## AVAILABLE RECORDS
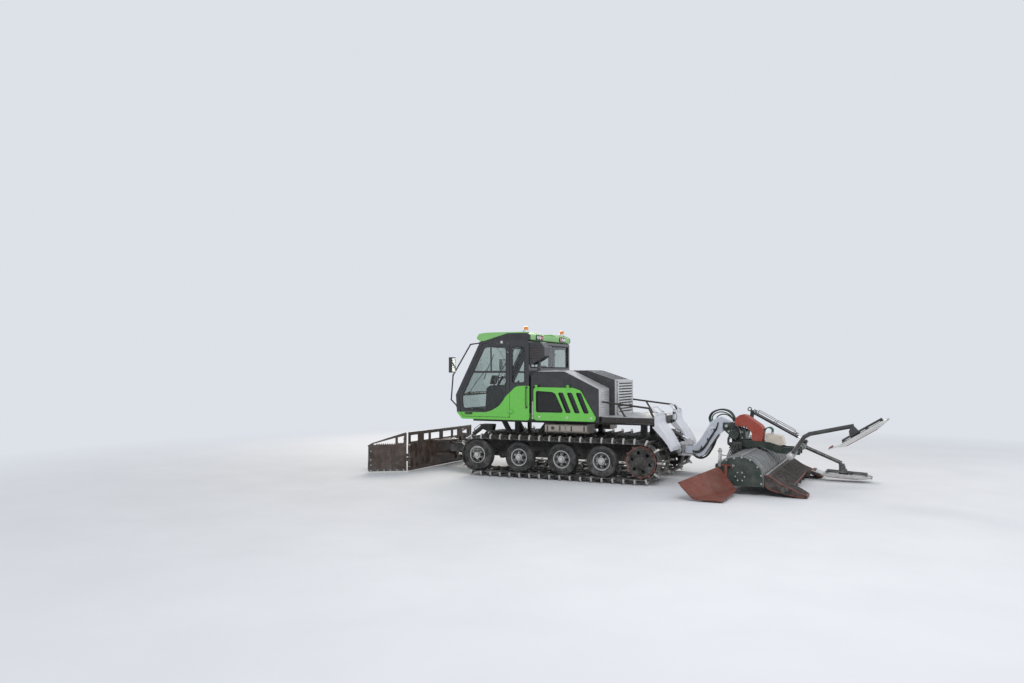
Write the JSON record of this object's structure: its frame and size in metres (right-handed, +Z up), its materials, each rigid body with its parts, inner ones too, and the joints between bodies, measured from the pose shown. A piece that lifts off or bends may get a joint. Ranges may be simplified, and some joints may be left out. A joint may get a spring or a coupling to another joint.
{
  "type": "snowcat groomer with front blade, rear tiller and track setters",
  "caption": "Tracked snow groomer with a cab, a folding-wing front blade, a swan-neck lift, a rear tiller with finishers and two track setters.",
  "frame": {"origin": "middle of the bounding box, on the ground under the tracks", "axes": "+X forward, +Y to the left, +Z up"},
  "size_m": [9.2202, 5.0612, 2.831],
  "materials": {
    "black_paint": "semi-gloss black paint",
    "chassis_paint": "satin dark grey paint",
    "green_paint": "gloss bright green paint",
    "silver_paint": "satin silver paint",
    "white_paint": "gloss white paint",
    "frame_green": "satin dark green paint",
    "red_paint": "moulded red cover",
    "brown_plastic": "red-brown wear plastic",
    "mat_rubber": "flexible finisher mat",
    "beige_plastic": "pale moulded cover",
    "aluminium": "brushed aluminium",
    "tank_metal": "mill finish sheet",
    "chrome": "polished rod",
    "tyre": "moulded rubber",
    "track": "rubber belts with aluminium cross bars",
    "sprocket": "oxide red and worn",
    "glass": "tinted",
    "interior": "moulded trim and seat",
    "amber": "amber lens",
    "hose": "hydraulic hose",
    "engine": "cast block"
  },
  "bodies": {
    "chassis": {"chassis_frame": "chassis_paint", "tyres": "tyre", "rims": "aluminium", "sprockets": "sprocket", "track_left": "track", "track_right": "track", "side_tanks": "tank_metal", "engine_block": "engine", "engine_body": "black_paint", "engine_cover": "silver_paint", "centre_hood": "black_paint", "cooler": "aluminium", "rear_deck": "black_paint", "rear_guards": "white_paint", "lift_bracket": "white_paint", "cab_frame": "black_paint", "cab_roof": "green_paint", "cab_glass": "glass", "cab_interior": "interior", "intake_pod": "black_paint", "roof_lights": "amber", "mirrors": "black_paint", "side_canister": "aluminium"},
    "door_left_body": {"door_left": "green_paint", "door_glass_left": "glass"},
    "door_right_body": {"door_right": "green_paint", "door_glass_right": "glass"},
    "side_panel_left_body": {"side_panel_left": "green_paint"},
    "side_panel_right_body": {"side_panel_right": "green_paint"},
    "push_body": {"push_frame": "chassis_paint"},
    "blade_barrel_body": {"blade_barrel": "black_paint"},
    "blade_rod_body": {"blade_rod": "chrome"},
    "blade_body": {"blade_middle": "brown_plastic"},
    "wing_left_body": {"blade_wing_left": "brown_plastic"},
    "wing_right_body": {"blade_wing_right": "brown_plastic"},
    "fork_body": {"lift_fork": "silver_paint"},
    "lift_barrel_body": {"lift_barrel": "black_paint"},
    "lift_rod_body": {"lift_rod": "chrome"},
    "neck_body": {"swan_neck": "silver_paint"},
    "tiller_body": {"tiller_frame": "frame_green", "tiller_casing": "frame_green", "rear_finisher": "mat_rubber", "guard_hood": "red_paint", "pump_box": "beige_plastic", "hoses": "hose"},
    "rotor_body": {"rotor": "chassis_paint"},
    "side_finisher_left_body": {"side_finisher_left": "brown_plastic"},
    "side_finisher_right_body": {"side_finisher_right": "brown_plastic"},
    "setter_left_body": {"setter_arm_left": "black_paint", "setter_plate_left": "aluminium"},
    "setter_right_body": {"setter_arm_right": "black_paint", "setter_plate_right": "aluminium"},
    "setter_barrel_body": {"setter_barrel": "black_paint"},
    "setter_rod_body": {"setter_rod": "chrome"}
  },
  "joints": [
    {"name": "door_left", "type": "hinge", "parent": "chassis", "child": "door_left_body", "pos_m": [1.88892, 1.052, 1.7], "axis": [0, 0, 1], "range_deg": [0, 95]},
    {"name": "door_right", "type": "hinge", "parent": "chassis", "child": "door_right_body", "pos_m": [1.88892, -1.052, 1.7], "axis": [0, 0, -1], "range_deg": [0, 95]},
    {"name": "side_panel_left", "type": "hinge", "parent": "chassis", "child": "side_panel_left_body", "pos_m": [0.98892, 1.016, 1.704], "axis": [1, 0, 0], "range_deg": [0, 75]},
    {"name": "side_panel_right", "type": "hinge", "parent": "chassis", "child": "side_panel_right_body", "pos_m": [0.98892, -1.016, 1.704], "axis": [-1, 0, 0], "range_deg": [0, 75]},
    {"name": "blade_lift", "type": "hinge", "parent": "chassis", "child": "push_body", "pos_m": [2.91892, 0, 0.45], "axis": [0, -1, 0], "range_deg": [-6, 24]},
    {"name": "blade_cylinder_swing", "type": "hinge", "parent": "chassis", "child": "blade_barrel_body", "pos_m": [2.97392, 0, 0.86], "axis": [0, -1, 0], "range_deg": [-30, 30]},
    {"name": "blade_cylinder_stroke", "type": "slide", "parent": "blade_barrel_body", "child": "blade_rod_body", "axis": [0.8104, 0, -0.5858], "range_m": [-0.25, 0.25]},
    {"name": "blade_angle", "type": "hinge", "parent": "push_body", "child": "blade_body", "pos_m": [3.68892, 0, 0.4], "axis": [0, 0, 1], "range_deg": [-22, 22]},
    {"name": "wing_left", "type": "hinge", "parent": "blade_body", "child": "wing_left_body", "pos_m": [3.96392, 1.29, 0.3], "axis": [0, 0, 1], "range_deg": [-15, 60]},
    {"name": "wing_right", "type": "hinge", "parent": "blade_body", "child": "wing_right_body", "pos_m": [3.96392, -1.29, 0.3], "axis": [0, 0, -1], "range_deg": [-15, 60]},
    {"name": "rear_lift", "type": "hinge", "parent": "chassis", "child": "fork_body", "pos_m": [-1.14108, 0, 0.56], "axis": [0, 1, 0], "range_deg": [-4, 24]},
    {"name": "lift_cylinder_swing", "type": "hinge", "parent": "chassis", "child": "lift_barrel_body", "pos_m": [-0.94108, 0, 0.868], "axis": [0, 1, 0], "range_deg": [-30, 30]},
    {"name": "lift_cylinder_stroke", "type": "slide", "parent": "lift_barrel_body", "child": "lift_rod_body", "axis": [-0.9193, 0, -0.3936], "range_m": [-0.2, 0.2]},
    {"name": "tiller_swing", "type": "hinge", "parent": "fork_body", "child": "neck_body", "pos_m": [-1.30108, 0, 0.56], "axis": [0, 0, 1], "range_deg": [-12, 12]},
    {"name": "tiller_tilt", "type": "hinge", "parent": "neck_body", "child": "tiller_body", "pos_m": [-1.97108, 0, 1], "axis": [0, 1, 0], "range_deg": [-5, 8], "deforming": ["hoses"]},
    {"name": "tiller_rotor", "type": "hinge", "parent": "tiller_body", "child": "rotor_body", "pos_m": [-2.45108, 0, 0.3], "axis": [0, 1, 0], "continuous": true},
    {"name": "side_finisher_left", "type": "hinge", "parent": "tiller_body", "child": "side_finisher_left_body", "pos_m": [-2.25108, 1.65, 0.47], "axis": [1, 0, 0], "range_deg": [0, 85]},
    {"name": "side_finisher_right", "type": "hinge", "parent": "tiller_body", "child": "side_finisher_right_body", "pos_m": [-2.25108, -1.65, 0.47], "axis": [-1, 0, 0], "range_deg": [0, 85]},
    {"name": "track_setter_left", "type": "hinge", "parent": "tiller_body", "child": "setter_left_body", "pos_m": [-3.15108, 0.95, 0.6], "axis": [0, 1, 0], "range_deg": [-42, 8]},
    {"name": "track_setter_right", "type": "hinge", "parent": "tiller_body", "child": "setter_right_body", "pos_m": [-3.15108, -0.95, 0.6], "axis": [0, 1, 0], "range_deg": [0, 45]},
    {"name": "setter_cylinder_swing", "type": "hinge", "parent": "tiller_body", "child": "setter_barrel_body", "pos_m": [-2.25108, -0.95, 1.21], "axis": [0, 1, 0], "range_deg": [-30, 30]},
    {"name": "setter_cylinder_stroke", "type": "slide", "parent": "setter_barrel_body", "child": "setter_rod_body", "axis": [-0.8772, 0, -0.4801], "range_m": [-0.2, 0.2]}
  ],
  "couplings": [
    {"joint": "blade_cylinder_swing", "follows": "blade_lift", "ratio": 0.65283},
    {"joint": "blade_cylinder_stroke", "follows": "blade_lift", "m_per_rad": -0.38126},
    {"joint": "lift_cylinder_swing", "follows": "rear_lift", "ratio": 0.14236},
    {"joint": "lift_cylinder_stroke", "follows": "rear_lift", "m_per_rad": -0.21342},
    {"joint": "setter_cylinder_swing", "follows": "track_setter_right", "ratio": -0.03115},
    {"joint": "setter_cylinder_stroke", "follows": "track_setter_right", "m_per_rad": -0.09596}
  ]
}
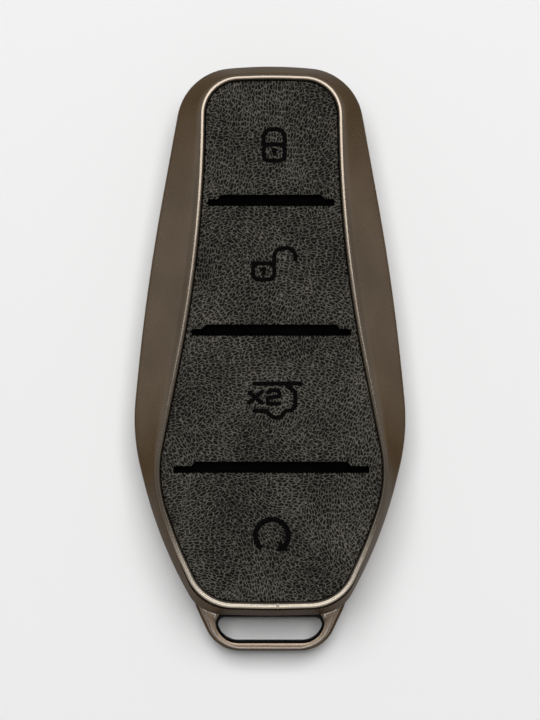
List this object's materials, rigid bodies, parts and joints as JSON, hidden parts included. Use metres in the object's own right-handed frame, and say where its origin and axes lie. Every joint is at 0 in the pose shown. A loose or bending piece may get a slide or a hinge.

## INSTRUCTION
Lines that include the word "axes" are to be extracted from the data above.

## SOLUTION BELOW
  "frame": {"origin": "middle of the bounding box, on the ground under the tracks", "axes": "+X forward, +Y to the left, +Z up"},
List this object's materials, rigid bodies, parts and joints as JSON, hidden parts included. Use metres in the object's own right-handed frame, and say where its origin and axes lie. Every joint is at 0 in the pose shown. A loose or bending piece may get a slide or a hinge.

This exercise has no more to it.